3 Specifically, the Proposed Rule would require documentation that: (i) identifies the company to which the proposal is directed; (ii) identifies the annual or special meeting for which the proposal is submitted; (iii) identifies the shareholder-proponent and the designated representative; (iv) includes the shareholder’s statement authorizing the designated representative to submit the proposal and/or otherwise act on the shareholder’s behalf; (v) identifies the specific proposal to be submitted; (vi) includes the shareholder’s statement supporting the proposal; and (vii) is signed and dated by the shareholder.

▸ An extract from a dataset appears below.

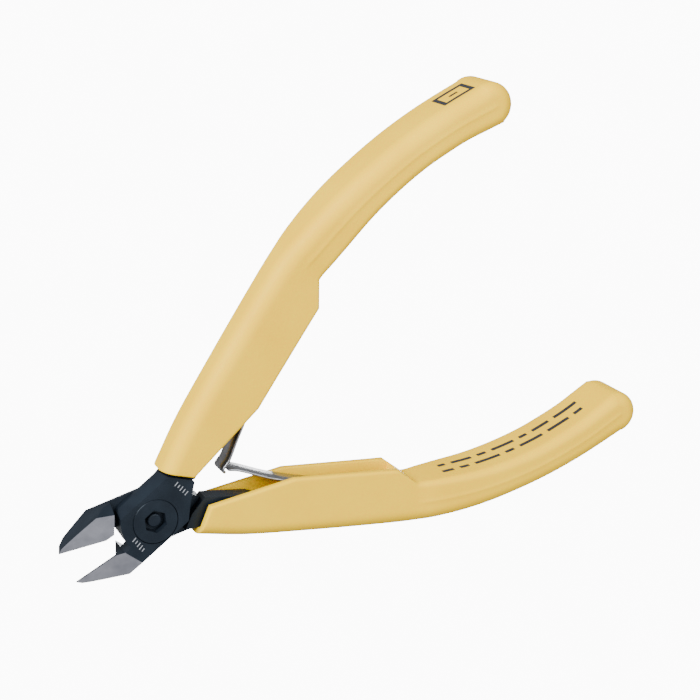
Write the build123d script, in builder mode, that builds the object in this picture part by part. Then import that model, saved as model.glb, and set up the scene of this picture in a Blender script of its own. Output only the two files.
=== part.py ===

4 See BRANDON WHITEHILL, CLEARING THE BAR, SHAREHOLDER PROPOSALS AND RESUBMISSION THRESHOLDS, COUNCIL OF INSTITUTIONAL INVESTORS (“CII Report”) (November 2018), available here. Based on their analysis, approximately 94% of proposals remain eligible for resubmission after the initial submission, 90% after the second submission, and 94% after the third or subsequent submission under the current resubmission thresholds. In total, approximately 93% of proposals remain eligible for resubmission under the current resubmission thresholds. Of these eligible proposals that were submitted from 2011 to 2018, approximately 6.5% garnered majority support at some point during that period following initial submission.
5 See “Statement of Chairman Jay Clayton on Proposals to Enhance the Accuracy, Transparency and Effectiveness of Our Proxy Voting System” (November 5, 2019), available here.
6 Id.
7 See “Statement on Proposals to Restrict Shareholder Voting” (November 5, 2019), available here.
8 See “Leading Investor Group Rebukes SEC for Proposed Rules That Undercut Critical Shareholder Rights” (November 5, 2019), available here.